En 2014, la situation était telle que Newsweek a affirmé que « la France est lentement en train de récupérer son ancien Empire africain ». Et en 2015, Business Insider rapportait que « l’armée française est partout en Afrique ». Des milliers de soldats français ont été dispersés dans tout le Sahara et au-delà (Opération Barkhane). Mais le fait est qu’ils ne luttaient pas pour sauver l’Afrique, mais la « France ».
La pathétique tentative de restaurer la France bourgeoise (osons dire la France des Bourbons – parce qu’elle est si mal en Europe en ce moment) a atteint le stade où l’armée français est non seulement partout en Afrique mais également partout en France (Opération Sentinelle).
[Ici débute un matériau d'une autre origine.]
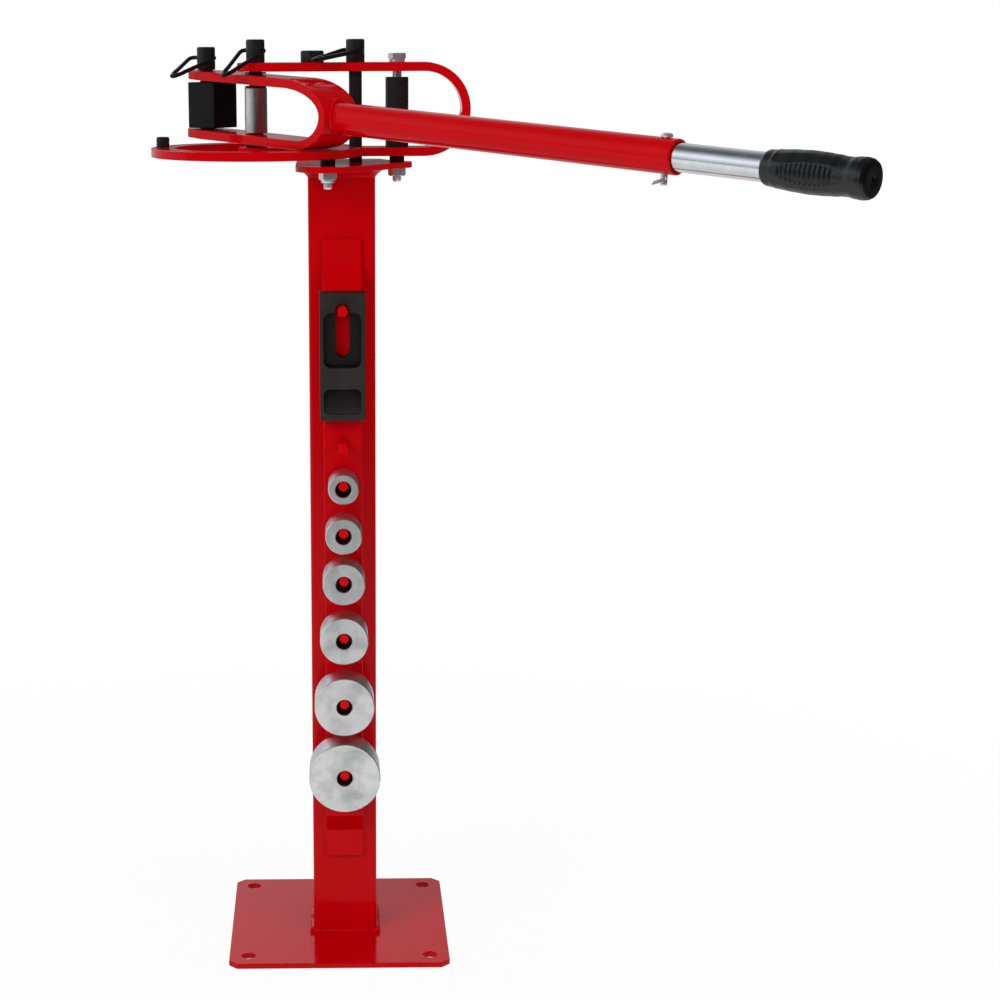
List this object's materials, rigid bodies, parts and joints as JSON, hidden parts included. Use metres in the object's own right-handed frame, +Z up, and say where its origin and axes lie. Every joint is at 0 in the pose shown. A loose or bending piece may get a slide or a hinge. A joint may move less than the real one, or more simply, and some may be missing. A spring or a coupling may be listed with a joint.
{
  "type": "pipe bender",
  "caption": "Free-standing manual pipe bender: floor plate and square post with a U-shaped bending frame, degree ring, forked arm with long grip, headed pins and a rack of dies.",
  "frame": {"origin": "on the floor under the middle of the post, in the base plate's underside", "axes": "+Z up the post; -Y towards the front, where the rack of dies is; +X to the right of a viewer who faces the rack. At rest the arm points to the front and right, 45 degrees from +X."},
  "size_m": [0.6344, 0.6609, 0.982],
  "materials": {
    "red_paint": "gloss red powder coat",
    "black_oxide": "satin black oxide on steel",
    "turned_steel": "turned bright steel",
    "zinc_plate": "bright zinc plate",
    "dark_iron": "dark oiled iron",
    "grip_rubber": "moulded, matt"
  },
  "bodies": {
    "stand": {"base_plate": "red_paint", "post": "red_paint", "mount_plate": "red_paint", "rack_strip": "red_paint", "rack_peg_1": "red_paint", "rack_peg_2": "red_paint", "rack_peg_3": "red_paint", "rack_peg_4": "red_paint", "rack_peg_5": "red_paint", "rack_peg_6": "red_paint", "rack_peg_7": "red_paint", "rack_peg_8": "red_paint", "bending_frame": "red_paint", "degree_ring": "red_paint", "front_spacer": "black_oxide", "right_spacer": "black_oxide", "tall_spacer": "black_oxide", "front_bolt": "zinc_plate", "front_nut": "zinc_plate", "right_bolt": "zinc_plate", "right_nut": "zinc_plate", "lock_washer": "zinc_plate", "lower_washer": "black_oxide"},
    "arm": {"fork": "red_paint", "handle_pipe": "red_paint", "handle_extension": "zinc_plate", "grip": "grip_rubber", "clevis_pin": "zinc_plate", "cotter_pin": "zinc_plate", "upper_washer": "black_oxide"},
    "pivot_die": {"pivot_die": "turned_steel", "die_washer": "black_oxide"},
    "pivot_pin": {"pivot_pin": "black_oxide"},
    "pivot_pin_bail": {"pivot_pin_bail": "black_oxide"},
    "press_block": {"press_block": "black_oxide"},
    "block_pin": {"block_pin": "black_oxide"},
    "block_pin_bail": {"block_pin_bail": "black_oxide"},
    "support_pin": {"support_pin": "black_oxide"},
    "support_pin_bail": {"support_pin_bail": "black_oxide"},
    "stop_pin": {"stop_pin": "black_oxide"},
    "strap_plug": {"strap_plug": "black_oxide"},
    "die_1": {"die_1": "turned_steel"},
    "die_2": {"die_2": "turned_steel"},
    "die_3": {"die_3": "turned_steel"},
    "die_4": {"die_4": "turned_steel"},
    "die_5": {"die_5": "turned_steel"},
    "die_6": {"die_6": "turned_steel"},
    "slotted_block": {"slotted_block": "dark_iron"}
  },
  "joints": [
    {"name": "arm_swing", "type": "hinge", "parent": "stand", "child": "arm", "pos_m": [-0.088, -0.016, 0.9], "axis": [0, 0, 1], "range_deg": [-88, 25]},
    {"name": "pivot_die_spin", "type": "hinge", "parent": "arm", "child": "pivot_die", "pos_m": [-0.088, -0.016, 0.91], "axis": [0, 0, 1], "continuous": true},
    {"name": "pivot_pin_lift", "type": "slide", "parent": "stand", "child": "pivot_pin", "axis": [0, 0, 1], "range_m": [0, 0.1]},
    {"name": "pivot_bail_turn", "type": "hinge", "parent": "pivot_pin", "child": "pivot_pin_bail", "pos_m": [-0.088, -0.016, 0.971], "axis": [0.809, -0.5878, 0], "range_deg": [-140, 0]},
    {"name": "press_block_turn", "type": "hinge", "parent": "arm", "child": "press_block", "pos_m": [-0.14174, 0.03774, 0.91], "axis": [0, 0, 1], "continuous": true},
    {"name": "block_pin_lift", "type": "slide", "parent": "arm", "child": "block_pin", "axis": [0, 0, 1], "range_m": [0, 0.085]},
    {"name": "block_bail_turn", "type": "hinge", "parent": "block_pin", "child": "block_pin_bail", "pos_m": [-0.14174, 0.03774, 0.96333], "axis": [0.809, -0.5878, 0], "range_deg": [-140, 0]},
    {"name": "support_pin_lift", "type": "slide", "parent": "stand", "child": "support_pin", "axis": [0, 0, 1], "range_m": [0, 0.11]},
    {"name": "support_bail_turn", "type": "hinge", "parent": "support_pin", "child": "support_pin_bail", "pos_m": [0.015, -0.016, 0.971], "axis": [0.6691, -0.7431, 0], "range_deg": [-140, 0]},
    {"name": "stop_pin_lift", "type": "slide", "parent": "stand", "child": "stop_pin", "axis": [0, 0, 1], "range_m": [0, 0.03]},
    {"name": "strap_plug_lift", "type": "slide", "parent": "stand", "child": "strap_plug", "axis": [0, 0, 1], "range_m": [0, 0.03]},
    {"name": "die_1_pull", "type": "slide", "parent": "stand", "child": "die_1", "axis": [0, -1, 0], "range_m": [0, 0.06]},
    {"name": "die_2_pull", "type": "slide", "parent": "stand", "child": "die_2", "axis": [0, -1, 0], "range_m": [0, 0.06]},
    {"name": "die_3_pull", "type": "slide", "parent": "stand", "child": "die_3", "axis": [0, -1, 0], "range_m": [0, 0.06]},
    {"name": "die_4_pull", "type": "slide", "parent": "stand", "child": "die_4", "axis": [0, -1, 0], "range_m": [0, 0.06]},
    {"name": "die_5_pull", "type": "slide", "parent": "stand", "child": "die_5", "axis": [0, -1, 0], "range_m": [0, 0.06]},
    {"name": "die_6_pull", "type": "slide", "parent": "stand", "child": "die_6", "axis": [0, -1, 0], "range_m": [0, 0.06]},
    {"name": "slotted_block_pull", "type": "slide", "parent": "stand", "child": "slotted_block", "axis": [0, -1, 0], "range_m": [0, 0.05]}
  ]
}
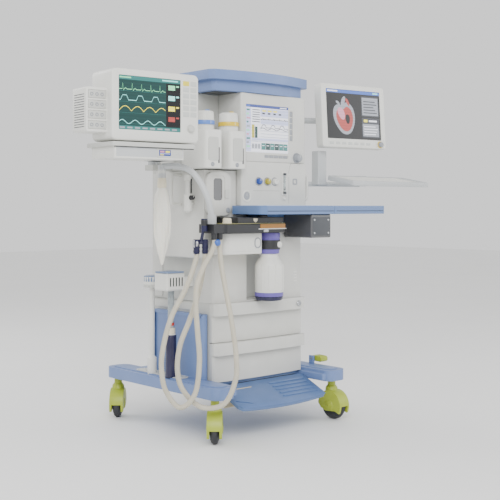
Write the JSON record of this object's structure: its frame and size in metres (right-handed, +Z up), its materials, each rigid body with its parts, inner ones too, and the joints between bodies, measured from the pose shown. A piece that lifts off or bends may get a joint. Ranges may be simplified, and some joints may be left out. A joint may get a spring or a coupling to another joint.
{
  "type": "anesthesia machine",
  "caption": "Wheeled anesthesia workstation: drawers, breathing system with absorber and hoses, vaporizers, ventilator, control screen, fold-down worktop and two screens on arms.",
  "frame": {"origin": "on the floor, under the middle of the machine's outline without its hoses", "axes": "+Z up, -Y towards the operator, +X to the operator's right"},
  "size_m": [1.8316, 0.8632, 1.4903],
  "materials": {
    "blue_paint": "semi-gloss moulded polyurethane",
    "blue_plastic": "satin moulded",
    "white_casing": "satin, fine texture",
    "pale_plastic": "satin moulded",
    "lime_plastic": "satin moulded",
    "black_rubber": "matte",
    "chrome": "polished",
    "screen_glass": "gloss, anti-glare",
    "grey_plastic": "satin moulded",
    "black_plastic": "satin moulded",
    "blue_knob": "satin",
    "yellow_knob": "satin",
    "dial_blue": "satin with blue band",
    "dial_yellow": "satin with yellow band",
    "cream_plastic": "satin",
    "purple_plastic": "gloss moulded",
    "blue_edge_laminate": "satin edge, pale top",
    "smoked_plastic": "gloss, smoked",
    "silicone": "matte, translucent",
    "beige_hose": "satin, corrugated",
    "grey_metal": "powder-coated"
  },
  "bodies": {
    "root": {"base_chassis": "blue_paint", "footrest": "blue_plastic", "cabinet": "white_casing", "front_panel": "white_casing", "upper_housing": "white_casing", "canopy": "blue_plastic", "control_panel": "white_casing", "screen_housing": "white_casing", "display": "screen_glass", "vaporizer_left": "pale_plastic", "vaporizer_right": "pale_plastic", "ventilator_pod": "white_casing", "breathing_block": "black_plastic", "ventilator_bowl": "pale_plastic", "absorber_adapter": "purple_plastic", "worktop": "blue_edge_laminate", "leaf_bracket": "smoked_plastic", "grab_handle_left": "pale_plastic", "grab_handle_right": "pale_plastic", "oxygen_flowmeter": "pale_plastic", "y_piece": "purple_plastic", "breathing_hose_a": "beige_hose", "breathing_hose_b": "beige_hose", "scavenging_receiver": "pale_plastic", "suction_jar": "grey_plastic"},
    "castor_fork_front_left": {"castor_fork_front_left": "lime_plastic"},
    "castor_wheel_front_left": {"castor_wheel_front_left": "black_rubber"},
    "castor_fork_rear_left": {"castor_fork_rear_left": "lime_plastic"},
    "castor_wheel_rear_left": {"castor_wheel_rear_left": "black_rubber"},
    "castor_fork_front_right": {"castor_fork_front_right": "lime_plastic"},
    "castor_wheel_front_right": {"castor_wheel_front_right": "black_rubber"},
    "castor_fork_rear_right": {"castor_fork_rear_right": "lime_plastic"},
    "castor_wheel_rear_right": {"castor_wheel_rear_right": "black_rubber"},
    "brake_pedal": {"brake_pedal": "lime_plastic"},
    "lower_drawer": {"lower_drawer": "white_casing"},
    "upper_drawer": {"upper_drawer": "white_casing"},
    "drawer_lock": {"drawer_lock": "chrome"},
    "rotary_knob": {"rotary_knob": "grey_plastic"},
    "flow_knob_left": {"flow_knob_left": "blue_knob"},
    "flow_knob_middle": {"flow_knob_middle": "yellow_knob"},
    "flow_knob_right": {"flow_knob_right": "black_plastic"},
    "aux_flow_knob": {"aux_flow_knob": "black_plastic"},
    "power_switch": {"power_switch": "black_plastic"},
    "vaporizer_dial_left": {"vaporizer_dial_left": "dial_blue"},
    "vaporizer_dial_right": {"vaporizer_dial_right": "dial_yellow"},
    "vaporizer_interlock": {"vaporizer_interlock": "grey_plastic"},
    "ventilator_door": {"ventilator_door": "pale_plastic"},
    "ventilator_piston": {"ventilator_piston": "black_rubber"},
    "apl_valve": {"apl_valve": "cream_plastic"},
    "absorber_canister": {"absorber_canister": "pale_plastic"},
    "worktop_leaf": {"worktop_leaf": "blue_edge_laminate"},
    "oxygen_flow_knob": {"oxygen_flow_knob": "black_plastic"},
    "bag_arm": {"bag_arm": "grey_plastic", "breathing_bag": "silicone"},
    "monitor_shelf": {"monitor_shelf": "grey_metal"},
    "patient_monitor": {"patient_monitor": "pale_plastic"},
    "screen_arm": {"screen_arm": "grey_metal"},
    "data_screen": {"data_screen": "pale_plastic"},
    "keyboard_arm": {"keyboard_arm": "grey_metal"},
    "keyboard_tray": {"keyboard_tray": "grey_plastic"}
  },
  "joints": [
    {"name": "castor_swivel_front_left", "type": "hinge", "parent": "root", "child": "castor_fork_front_left", "pos_m": [-0.3462, -0.31743, 0.1], "axis": [0, 0, 1], "continuous": true},
    {"name": "castor_roll_front_left", "type": "hinge", "parent": "castor_fork_front_left", "child": "castor_wheel_front_left", "pos_m": [-0.35423, -0.32634, 0.0625], "axis": [-0.7431, 0.6691, 0], "continuous": true},
    {"name": "castor_swivel_rear_left", "type": "hinge", "parent": "root", "child": "castor_fork_rear_left", "pos_m": [-0.3462, 0.35258, 0.1], "axis": [0, 0, 1], "continuous": true},
    {"name": "castor_roll_rear_left", "type": "hinge", "parent": "castor_fork_rear_left", "child": "castor_wheel_rear_left", "pos_m": [-0.35423, 0.34366, 0.0625], "axis": [-0.7431, 0.6691, 0], "continuous": true},
    {"name": "castor_swivel_front_right", "type": "hinge", "parent": "root", "child": "castor_fork_front_right", "pos_m": [0.32577, -0.31434, 0.1], "axis": [0, 0, 1], "continuous": true},
    {"name": "castor_roll_front_right", "type": "hinge", "parent": "castor_fork_front_right", "child": "castor_wheel_front_right", "pos_m": [0.32577, -0.32634, 0.0625], "axis": [-1, 0, 0], "continuous": true},
    {"name": "castor_swivel_rear_right", "type": "hinge", "parent": "root", "child": "castor_fork_rear_right", "pos_m": [0.3338, 0.35258, 0.1], "axis": [0, 0, 1], "continuous": true},
    {"name": "castor_roll_rear_right", "type": "hinge", "parent": "castor_fork_rear_right", "child": "castor_wheel_rear_right", "pos_m": [0.32577, 0.34366, 0.0625], "axis": [-0.7431, 0.6691, 0], "continuous": true},
    {"name": "brake_press", "type": "hinge", "parent": "root", "child": "brake_pedal", "pos_m": [0.35777, -0.18134, 0.245], "axis": [1, 0, 0], "range_deg": [0, 15]},
    {"name": "lower_drawer_slide", "type": "slide", "parent": "root", "child": "lower_drawer", "axis": [0, -1, 0], "range_m": [0, 0.28]},
    {"name": "upper_drawer_slide", "type": "slide", "parent": "root", "child": "upper_drawer", "axis": [0, -1, 0], "range_m": [0, 0.28]},
    {"name": "drawer_lock_turn", "type": "hinge", "parent": "upper_drawer", "child": "drawer_lock", "pos_m": [0.19077, -0.24403, 0.51025], "axis": [0, 1, 0], "range_deg": [0, 90]},
    {"name": "rotary_knob_turn", "type": "hinge", "parent": "root", "child": "rotary_knob", "pos_m": [0.18177, -0.25134, 1.143], "axis": [0, 1, 0], "continuous": true},
    {"name": "flow_knob_left_turn", "type": "hinge", "parent": "root", "child": "flow_knob_left", "pos_m": [-0.04323, -0.24134, 1.038], "axis": [0, 1, 0], "range_deg": [-150, 150]},
    {"name": "flow_knob_middle_turn", "type": "hinge", "parent": "root", "child": "flow_knob_middle", "pos_m": [0.00577, -0.24134, 1.038], "axis": [0, 1, 0], "range_deg": [-150, 150]},
    {"name": "flow_knob_right_turn", "type": "hinge", "parent": "root", "child": "flow_knob_right", "pos_m": [0.04977, -0.24134, 1.038], "axis": [0, 1, 0], "range_deg": [-150, 150]},
    {"name": "aux_flow_knob_turn", "type": "hinge", "parent": "root", "child": "aux_flow_knob", "pos_m": [0.10377, -0.24134, 0.968], "axis": [0, 1, 0], "range_deg": [0, 300]},
    {"name": "power_switch_press", "type": "slide", "parent": "root", "child": "power_switch", "axis": [0, 1, 0], "range_m": [0, 0.002], "stiffness_N_per_m": 400},
    {"name": "vaporizer_dial_left_turn", "type": "hinge", "parent": "root", "child": "vaporizer_dial_left", "pos_m": [-0.31623, -0.21384, 1.28], "axis": [0, 0, 1], "range_deg": [0, 270]},
    {"name": "vaporizer_dial_right_turn", "type": "hinge", "parent": "root", "child": "vaporizer_dial_right", "pos_m": [-0.18673, -0.21384, 1.28], "axis": [0, 0, 1], "range_deg": [0, 270]},
    {"name": "interlock_turn", "type": "hinge", "parent": "root", "child": "vaporizer_interlock", "pos_m": [-0.25148, -0.10884, 1.2], "axis": [0, 0, 1], "range_deg": [-12, 12]},
    {"name": "ventilator_door_swing", "type": "hinge", "parent": "root", "child": "ventilator_door", "pos_m": [-0.31223, -0.21164, 0.98], "axis": [0, 0, -1], "range_deg": [0, 75]},
    {"name": "ventilator_piston_stroke", "type": "slide", "parent": "root", "child": "ventilator_piston", "axis": [0, 0, 1], "range_m": [0, 0.045]},
    {"name": "apl_valve_turn", "type": "hinge", "parent": "root", "child": "apl_valve", "pos_m": [-0.27923, -0.31334, 0.87], "axis": [0, 0, 1], "range_deg": [0, 270]},
    {"name": "absorber_twist", "type": "hinge", "parent": "root", "child": "absorber_canister", "pos_m": [-0.02223, -0.28334, 0.65], "axis": [0, 0, 1], "range_deg": [-40, 0]},
    {"name": "worktop_leaf_fold", "type": "hinge", "parent": "root", "child": "worktop_leaf", "pos_m": [0.24227, -0.26634, 0.9], "axis": [0, 1, 0], "range_deg": [0, 90]},
    {"name": "oxygen_flow_knob_turn", "type": "hinge", "parent": "root", "child": "oxygen_flow_knob", "pos_m": [-0.33923, -0.16134, 0.968], "axis": [0, 1, 0], "range_deg": [0, 300]},
    {"name": "bag_arm_swing", "type": "hinge", "parent": "root", "child": "bag_arm", "pos_m": [-0.33623, -0.28734, 0.9], "axis": [0, 0, 1], "range_deg": [-5, 55]},
    {"name": "monitor_shelf_swing", "type": "hinge", "parent": "root", "child": "monitor_shelf", "pos_m": [-0.40923, -0.00134, 1.135], "axis": [0, 0, 1], "range_deg": [-40, 12]},
    {"name": "patient_monitor_swivel", "type": "hinge", "parent": "monitor_shelf", "child": "patient_monitor", "pos_m": [-0.63873, -0.25664, 1.17], "axis": [0, 0, 1], "range_deg": [-15, 15]},
    {"name": "screen_arm_swing", "type": "hinge", "parent": "root", "child": "screen_arm", "pos_m": [0.26477, -0.01134, 1.33], "axis": [0, 0, 1], "range_deg": [-15, 35]},
    {"name": "data_screen_swivel", "type": "hinge", "parent": "screen_arm", "child": "data_screen", "pos_m": [0.54077, -0.15684, 1.345], "axis": [0, 0, 1], "range_deg": [-15, 15]},
    {"name": "keyboard_arm_swing", "type": "hinge", "parent": "root", "child": "keyboard_arm", "pos_m": [0.26477, -0.06634, 1.035], "axis": [0, 0, 1], "range_deg": [-30, 20]},
    {"name": "keyboard_tray_tilt", "type": "hinge", "parent": "keyboard_arm", "child": "keyboard_tray", "pos_m": [0.65077, -0.22194, 1.063], "axis": [1, 0, 0], "range_deg": [-30, 15]}
  ]
}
En 2015 – après des attaques à main armée à Paris – l’armée française a commencé à occuper les rues. Puis en 2017, le président Macron (le dauphin ? – le prince ?) est monté sur un « tank » pour son investiture.
Dans l’économie française non compétitive (en termes bourgeois), le seul concurrent semblait être l’armée française. Elle occupait et occupe les deux côtés de la Méditerranée francophone. Et Macron applaudissait et applaudit. Et il offre des baisses d’impôts et du travail bon marché à la bourgeoisie décrépite, il offre aux militaires la liberté des rues. Et la liberté de l’Afrique.
Macron prétend ne pas dire aux Africains ce qu’ils doivent faire. Mais l’État français c’est une autre affaire. Il a institutionnalisé les relations entre la France et l’Afrique (la Françafrique). Et il refuse de renoncer à ses délires de grandeur. Ces dernières années, il a dit à l’Afrique en termes très clairs ce qu’il doit faire avec la Libye et l’Azawad (le Nord-Mali et ses environs). Et aujourd’hui il rassemble les forces africaines (G5 Sahel) alors qu’elles poursuivent des ombres au Sahara.
Pour Macron, l’histoire, c’est les « djihadistes » et les « trafiquants d’êtres humains ». Mais le néocolonialisme est le but ultime. Ou la véritable histoire, c’est que les Français tentent de recréer le néocolonialisme. Les militaires français sont les serres de l’État français. Et tandis que la France bourgeoise s’éteint, ou glisse dans le trou de mémoire de l’histoire, ses serres vont creuser profondément dans tout le matériau à portée de main, dans un effort désespéré d’éviter l’inévitable. L’Afrique est ce matériau, le matériau du futur. Alors que la France, en dépit de ses machinations, n’est qu’une épave.
Le peuple du Burkina Faso a raison de remettre en question la présence de l’armée française en Afrique. Il en sait plus que l’infantile président français. Et il a un plus grand sens des réalités que le sénile État français. Les grenades à main ont plus de sens que les applaudissements.